Minor bulk commodities within the region like nickel ore, bauxite and clinker, too, are expected to remain sporadic, according to market watchers.
“The outlook for demand out of Australia still looks uncertain,” a third ship-operating source said.
“The pace of activity is a lot slower than how the market was this time last year. A lot would depend on how the wheat crop harvest comes in,” the source added, noting that the poor harvest hurt Handysizes last year.
In the Indian Ocean region, the demand for Supramax vessels from limestone cargoes has remained fairly limited as charterers have switched to using more Panamaxes on this trade.
Although the east coast South American grain demand has been exceptionally good during Q1 and is likely to continue during Q2, too, this is not sufficient enough to pull the rates higher in the Indian Ocean, a Singapore-based ship-operating source said.

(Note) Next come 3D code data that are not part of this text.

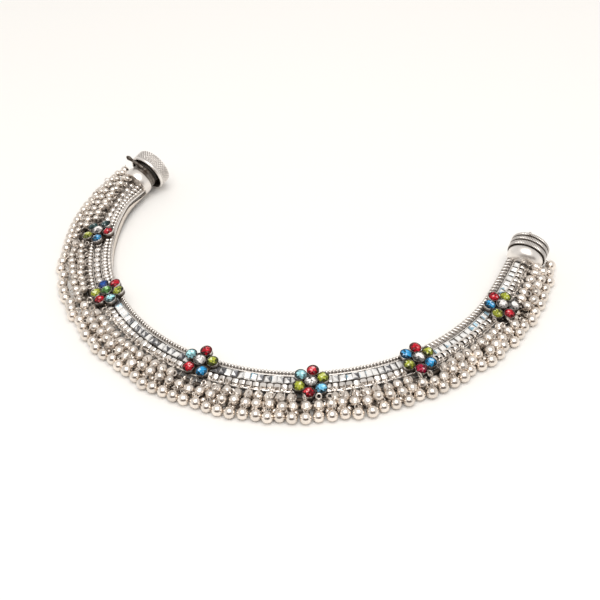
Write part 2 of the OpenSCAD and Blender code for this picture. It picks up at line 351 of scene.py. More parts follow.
def smoothstep(share):
    """A share kept between 0 and 1, with a soft start and end."""
    share = np.clip(share, 0, 1)
    return share * share * (3 - 2 * share)


def ring_axes(sizes, angle):
    """For angles in degrees: the ray from the origin, the band's outward and along
    directions, and how far out its inner edge lies past the band's radius."""
    a = np.radians(angle)
    zero = 0 * a
    ray = np.stack([np.sin(a), -np.cos(a), zero], axis=-1)
    past = np.maximum(a - RIGHT_BEND, 0)
    reach = sizes.band_radius + STRAIGHTEN
    shift = (np.sqrt(reach ** 2 - (STRAIGHTEN * np.sin(past)) ** 2)
             - STRAIGHTEN * np.cos(past) - sizes.band_radius)
    bend_ray = np.array([math.sin(RIGHT_BEND), -math.cos(RIGHT_BEND), 0])
    out = unit(ray * (sizes.band_radius + shift)[..., None]
               + (past > 0)[..., None] * bend_ray * STRAIGHTEN)
    along = np.stack([-out[..., 1], out[..., 0], zero], axis=-1)
    return ray, out, along, shift


def band_frames(sizes, angle, across, above=0.0):
    """Places on the band, with axes that point across it, along it and up from it."""
    angle, across, above = np.broadcast_arrays(
        np.asarray(angle, float), np.asarray(across, float), np.asarray(above, float))
    ray, out, along, shift = ring_axes(sizes, angle)
    share = smoothstep((CURL_FROM - angle) / (CURL_FROM - CURL_TO))
    first = share * CURL_TURN - (1 - share) * SLOPE
    bend = share * CURL_BEND + FLAT_BEND
    inner = np.minimum(across, CURL_WIDTH)
    last = first - bend * inner
    outward = ((np.sin(first) - np.sin(last)) / bend + (across - inner) * np.cos(last)
               - share * CURL_IN)
    height = (sizes.crest_height + (np.cos(last) - np.cos(first)) / bend
              + (across - inner) * np.sin(last) - share * CURL_DOWN)
    c, s = np.cos(last)[:, None], np.sin(last)[:, None]
    across_axis = out * c + UP * s
    up_axis = UP * c - out * s
    points = (ray * (sizes.band_radius + shift)[:, None] + out * outward[:, None]
              + UP * height[:, None] + up_axis * above[:, None])
    return raise_ends(points, np.stack([across_axis, along, up_axis], axis=2))


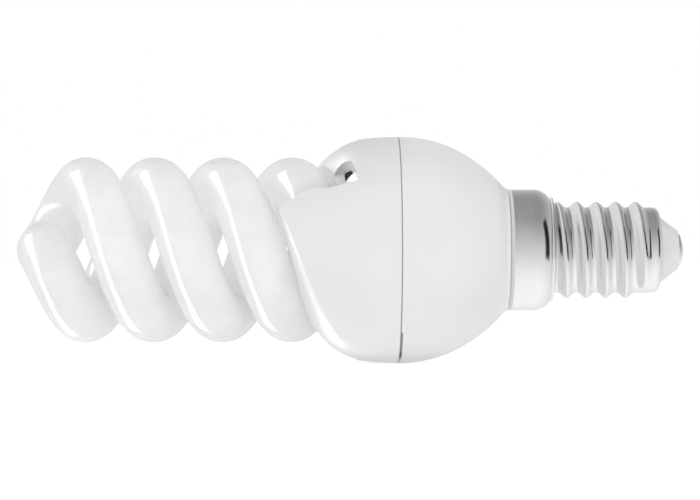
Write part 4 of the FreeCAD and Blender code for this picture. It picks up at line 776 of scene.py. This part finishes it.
class BULB_OT_stage(bpy.types.Operator):
    """Lays the pale floor and sets the lamps, the world and the camera"""
    bl_idname = "bulb.stage"
    bl_label = "Studio"

    def card(self, name, line, width, glow, facing=None):
        """Lit or black band along a line of points, for mirrors only; it faces the lamp or a given way."""
        mesh = bpy.data.meshes.new(name)
        points = []
        for number, point in enumerate(line):
            along = line[min(number + 1, len(line) - 1)] - line[max(number - 1, 0)]
            aside = along.cross(facing or point).normalized() * width / 2
            points += [point - aside, point + aside]
        faces = [(2 * n, 2 * n + 1, 2 * n + 3, 2 * n + 2) for n in range(len(line) - 1)]
        mesh.from_pydata(points, [], faces)
        material, tree, shader = new_material(
            name, Base_Color=(0, 0, 0, 1), Roughness=1.0, Specular_IOR_Level=0.0,
            Emission_Color=(1, 1, 1, 1), Emission_Strength=glow)
        mesh.materials.append(material)
        band = new_piece(name, mesh)
        band.visible_camera = False
        band.visible_diffuse = False
        band.visible_shadow = False
        band.visible_transmission = False

    def execute(self, context):
        stage = context.scene.bulb_stage
        scene = context.scene
        mesh = bpy.data.meshes.new("table_top")
        level = CAD_BOX[0].z
        # Metres each way from the lamp.
        reach = 6.0
        mesh.from_pydata([(-reach, -reach, level), (reach, -reach, level), (reach, reach, level),
                          (-reach, reach, level)], [], [(0, 1, 2, 3)])
        table = new_piece("table_top", mesh)
        material, tree, shader = new_material("white_card", Base_Color=stage.floor, Roughness=0.8)
        light = add_node(tree, "ShaderNodeLightPath")
        # The table glows a little more for the camera, so that it comes out white and keeps its shadow.
        seen = add_node(tree, "ShaderNodeMath", {
            0: light.outputs["Is Camera Ray"], 1: light.outputs["Is Transmission Ray"]}, operation="MAXIMUM")
        glow = add_node(tree, "ShaderNodeMapRange", {
            "Value": seen, "To Min": stage.floor_lift, "To Max": stage.floor_glow})
        tree.links.new(glow.outputs[0], shader.inputs["Emission Strength"])
        shader.inputs["Emission Color"].default_value = (1, 1, 1, 1)
        mesh.materials.append(material)
        # Mirrors look past the table to the surround, so that the curved light shows in the whole glass.
        table.visible_glossy = False

        world = bpy.data.worlds.new("studio")
        world.use_nodes = True
        tree = world.node_tree
        tree.nodes.clear()
        light = add_node(tree, "ShaderNodeLightPath")
        # Mirrors see a bright surround low down and a grey ceiling; the camera sees white all over.
        low_glow, high_glow = 1.22, 0.34
        height_reach = 0.9
        place = add_node(tree, "ShaderNodeTexCoord")
        height = add_node(tree, "ShaderNodeSeparateXYZ", {0: place.outputs["Generated"]})
        ceiling = add_node(tree, "ShaderNodeMapRange", {
            "Value": height.outputs["Z"], "From Min": -height_reach, "From Max": height_reach,
            "To Min": low_glow, "To Max": high_glow})
        mirror = add_node(tree, "ShaderNodeMath", {
            0: light.outputs["Is Glossy Ray"], 1: light.outputs["Is Transmission Ray"]}, operation="MAXIMUM")
        shown = add_node(tree, "ShaderNodeMapRange", {
            "Value": mirror, "To Min": stage.world_light, "To Max": ceiling})
        strength = add_node(tree, "ShaderNodeMapRange", {
            "Value": light.outputs["Is Camera Ray"], "To Min": shown, "To Max": 1.0})
        sky = add_node(tree, "ShaderNodeBackground", {"Color": (1, 1, 1, 1), "Strength": strength})
        out = add_node(tree, "ShaderNodeOutputWorld")
        tree.links.new(sky.outputs[0], out.inputs["Surface"])
        scene.world = world

        # Both boxes face the middle of the lamp. Each has its place, width, height and power.
        middle = Vector((-0.0225, 0, 0))
        for name, place, width, height, power in (
            ("soft_box", (-0.1, -0.45, 0.45), 0.4, 0.4, stage.box_power),
            ("side_box", (0.5, -0.35, 0.1), 0.3, 0.3, stage.side_power),
        ):
            lamp = bpy.data.lights.new(name, "AREA")
            lamp.shape = "RECTANGLE"
            lamp.size, lamp.size_y = width, height
            lamp.energy = power
            holder = bpy.data.objects.new(name, lamp)
            holder.location = place
            holder.rotation_mode = "QUATERNION"
            holder.rotation_quaternion = (middle - Vector(place)).to_track_quat("-Z", "Y")
            holder.visible_camera = False
            holder.visible_glossy = False
            scene.collection.objects.link(holder)

        # A curved light wraps the glass from behind its top, past its side, to under it, and makes the long
        # soft highlight along each strand. The ways are from the middle of the glass.
        glass_middle = Vector((-0.045, 0, 0))
        arc_distance = 0.45
        ways = (
            (-0.6, 0.58, 0.55), (-0.8, 0.2, 0.5), (-0.93, -0.17, 0.32),
            (-0.95, -0.28, 0.0), (-0.91, -0.28, -0.3), (-0.78, -0.18, -0.58),
            (-0.6, 0.03, -0.8), (-0.42, 0.3, -0.86), (-0.2, 0.62, -0.75),
        )
        arc = [glass_middle + Vector(way).normalized() * arc_distance for way in ways]
        self.card("arc_light", arc, stage.arc_width, stage.arc_glow)
        # A dark card beyond the cap gives the thread its black streaks.
        dark_line = [Vector((0.42, -0.16, level)) for level in (-0.1, 0.45)]
        self.card("dark_card", dark_line, width=0.22, glow=0.0)
        # A pale card across the lamp, beside the skirt's edge, hides the curved light from the cap.
        pale_line = [Vector((-0.0015, -0.15, level)) for level in (-0.5, 0.5)]
        self.card("pale_card", pale_line, width=0.9, glow=0.85, facing=Vector((1, 0, 0)))

        camera = bpy.data.cameras.new("camera")
        camera.lens = stage.lens
        camera.sensor_width = 36
        camera.clip_start = 0.01
        holder = bpy.data.objects.new("camera", camera)
        scene.collection.objects.link(holder)
        aim = Vector((stage.aim, 0, 0))
        way = Matrix.Rotation(-stage.slant, 4, "Z") @ Vector((0, -1, 0))
        holder.location = aim + way * stage.distance
        holder.rotation_mode = "QUATERNION"
        holder.rotation_quaternion = (-way).to_track_quat("-Z", "Y")
        scene.camera = holder
        scene.view_settings.view_transform = "Standard"
        return {"FINISHED"}


class BULB_PT_panel(bpy.types.Panel):
    """Settings and steps of the bulb"""
    bl_label = "Spiral bulb"
    bl_idname = "BULB_PT_panel"
    bl_space_type = "VIEW_3D"
    bl_region_type = "UI"
    bl_category = "Bulb"

    def draw(self, context):
        scene = context.scene
        for settings, step in (
            (scene.bulb_tube, "bulb.spiral_tube"), (scene.bulb_housing, "bulb.housing"),
            (scene.bulb_cap, "bulb.screw_cap"), (None, "bulb.windings"), (None, "bulb.ballast"),
            (scene.bulb_stage, "bulb.stage"),
        ):
            box = self.layout.box()
            for name in settings.__annotations__ if settings else ():
                box.prop(settings, name)
            box.operator(step)


CLASSES = (
    BulbTubeSettings, BulbHousingSettings, BulbCapSettings, BulbStageSettings,
    BULB_OT_spiral_tube, BULB_OT_housing, BULB_OT_screw_cap, BULB_OT_windings, BULB_OT_ballast, BULB_OT_stage,
    BULB_PT_panel,
)


def register():
    for kind in CLASSES:
        bpy.utils.register_class(kind)
    bpy.types.Scene.bulb_tube = bpy.props.PointerProperty(type=BulbTubeSettings)
    bpy.types.Scene.bulb_housing = bpy.props.PointerProperty(type=BulbHousingSettings)
    bpy.types.Scene.bulb_cap = bpy.props.PointerProperty(type=BulbCapSettings)
    bpy.types.Scene.bulb_stage = bpy.props.PointerProperty(type=BulbStageSettings)


def unregister():
    del bpy.types.Scene.bulb_tube
    del bpy.types.Scene.bulb_housing
    del bpy.types.Scene.bulb_cap
    del bpy.types.Scene.bulb_stage
    for kind in reversed(CLASSES):
        bpy.utils.unregister_class(kind)


def main():
    register()
    bpy.ops.bulb.spiral_tube()
    bpy.ops.bulb.housing()
    bpy.ops.bulb.screw_cap()
    bpy.ops.bulb.windings()
    bpy.ops.bulb.ballast()
    bpy.ops.bulb.stage()


if __name__ == "__main__":
    main()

US-CHINA TRADE TALKS, WEAK CAPESIZE MARKET HURT PANAMAX RATES
The lack of clarity on progress being made in the trade discussions between China and the US is expected to keep sentiment on the Panamaxes tempered over Q2, ar at least until talks conclude, many market sources said.
Panamax rates on the South Kalimantan to Paradip route averaged $7,547/day in 2019 Q1, down from $11,445/day in the same period in 2018.
Weakness in the Capesize market should also keep Panamax freight rates from rebounding, the source said. Charterers have tried to combine Panamax parcels with Capesizes on major coal routes, which has further strained the demand for Panamaxes within the Asia Pacific. Also, the expected drop in seaborne coal movement within the Asia Pacific region partly because of import caps imposed by China is not helping the market either.
While east coast South America grain supply is strong, the lack of demand for ships hired out of the Far East to do trips out of the west coast of North America or the US Gulf is hurting the Panamax segment.
The drop in canola cargoes from Canada to China is expected to further quieten activity in the Far East.